A third justice (Chief Justice Beatty) held that the Dennis Canon could create a trust on parish property if the parish itself had consented to be bound by that canon in writing. Having no idea of just how many South Carolina parishes had done so (because the evidence of individual parish consents — such as may have existed — was not in the record before the Supreme Court), the justices simply lifted a number out of ECUSA’s brief to that court, and duly assumed that 29 parishes had “acceded” in writing to the Dennis Canon, and so were bound by the trust it imposed. (See the decision, at n. 38.)
That made the third and deciding vote for the overturning of the holding of the trial court in Dorchester County to the contrary. But whereas the trial court had looked at al of the so-called accession documents, and had declared them ineffective to constitute any form of consent to be bound by the Dennis Canon, that evidence had not been included in the record on appeal, because neither side was challenging the trial court’s finding in that regard. The bare and unsupported assertion in ECUSA’s brief was simply argument — not evidence — to the contrary. Yet the Chief Justice’s unquestioning adoption of ECUSA’s unsupported number somehow became the law of the case: twenty-nine parishes had supposedly “acceded” in writing to the Canon, while another seven had not: therefore, the latter seven could hold on to their property, while the others could not.
Along his destructive way, Chief Justice Beatty tossed out another firebomb with his aside that “[i]n my view, the disassociated diocese [of Bishop Lawrence] can make no claim to being the successor to the Protestant Episcopal Church in the Diocese of South Carolina” (op., 421 S.C. 229, at 251 n. 29). He offered no legal reasoning to support his opinion. He did not concur with the views of Justices Hearn and Pleicones that the state court was bound by ECUSA’s recognition of its replacement diocese and could not examine that issue under neutral principles of law. (Moreover, once Justice Hearn recused herself from the case after the fact, her views on the merits of the case deserved no deference whatsoever. So in actuality, Justice Gergel could have found there were only two justices out of four who ruled on who succeeded whom, and thus there was no clear majority on the state law issue of successorship.)
Justice Gergel, however, declined to consider any effect of Justice Hearn’s belated recusal on the weight to be given to her opinion on the case. It was enough for him to deem that the “votes” of three justices had tied his hands on that question, so that he could not consider it afresh. In so concluding, Judge Gergel fell into the trap of confusing the secular succession of legal entities under the civil law with the ecclesiastical succession of religious entities in a denomination.
No one disputes, or could dispute, that the newly organized Episcopal Church in South Carolina (ECSC), which was organized for the first time at a meeting of its delegates in January 2013 and immediately recognized as a diocese by ECUSA without going through any of the formalities required by Article V of ECUSA’s Constitution, was regarded by ECUSA as a successor to the Diocese of Bishop Lawrence which had earlier voted to dissociate from General Convention.
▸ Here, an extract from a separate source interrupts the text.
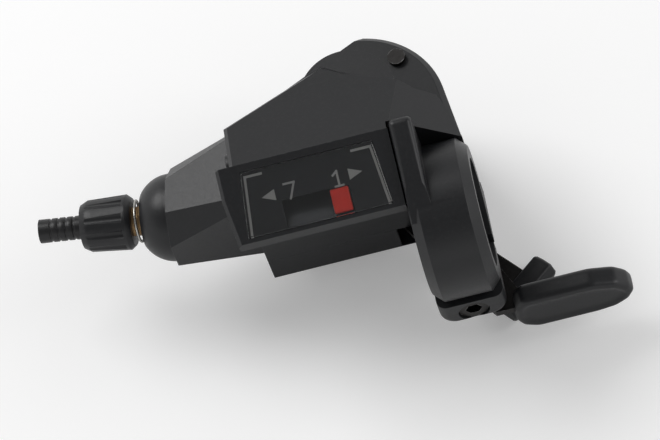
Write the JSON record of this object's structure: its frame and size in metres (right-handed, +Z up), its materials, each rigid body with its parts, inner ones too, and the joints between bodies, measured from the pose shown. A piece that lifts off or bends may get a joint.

The vacancy left by that withdrawal obviously required a successor, and so ECSC was it.
But viewed in secular legal terms, the Diocese of Bishop Lawrence had its own continuity of existence. It was still (under South Carolina secular law) the same unincorporated association of clergy and parishes after it voted to withdraw that it was before that vote — it had the same bishop, the same headquarters, telephone number and address, the same employees and records: nothing had changed except for its affiliation with ECUSA.
And most notably, it still owned and possessed the same name, brands and marks as it had before its withdrawal. Those were not given to it by ECUSA, but invented and trademarked by that Diocese on its own, as its own property. Yet thanks to the aside by Justice Beatty in a footnote, the civil law question of legal successorship becomes subsumed under an ecclesiastical question which no one would dispute.
Or, stated another way: from an ecclesiastical law point of view, no one would take issue with Chief Justice Beatty’s assertion. The last thing Bishop Lawrence’s diocese wanted was to be seen as continuing as a member diocese of the apostate ECUSA. But from a civil law point of view, Justice Beatty’s claim is simply wrong on its face. An entity whose existence is recognized under South Carolina secular law does not cease to exist, or become some new entity altogether, simply because it changes its religious affiliation.
To readers of this blog, I apologize for seeming to harp on the same point again and again. The civil Courts in San Joaquin, Pittsburgh. Fort Worth (the Court of Appeal, not the Texas Supreme Court) and now South Carolina have one by one each succumbed to this confounding of ecclesiastical and secular law — led there in each case by the misleading and deliberately confusing arguments of ECUSA’s legal teams. The reason I am not blogging so much anymore on these subjects is that it is too dispiriting to see judges make the same mistake again and again and again, to ECUSA’s benefit.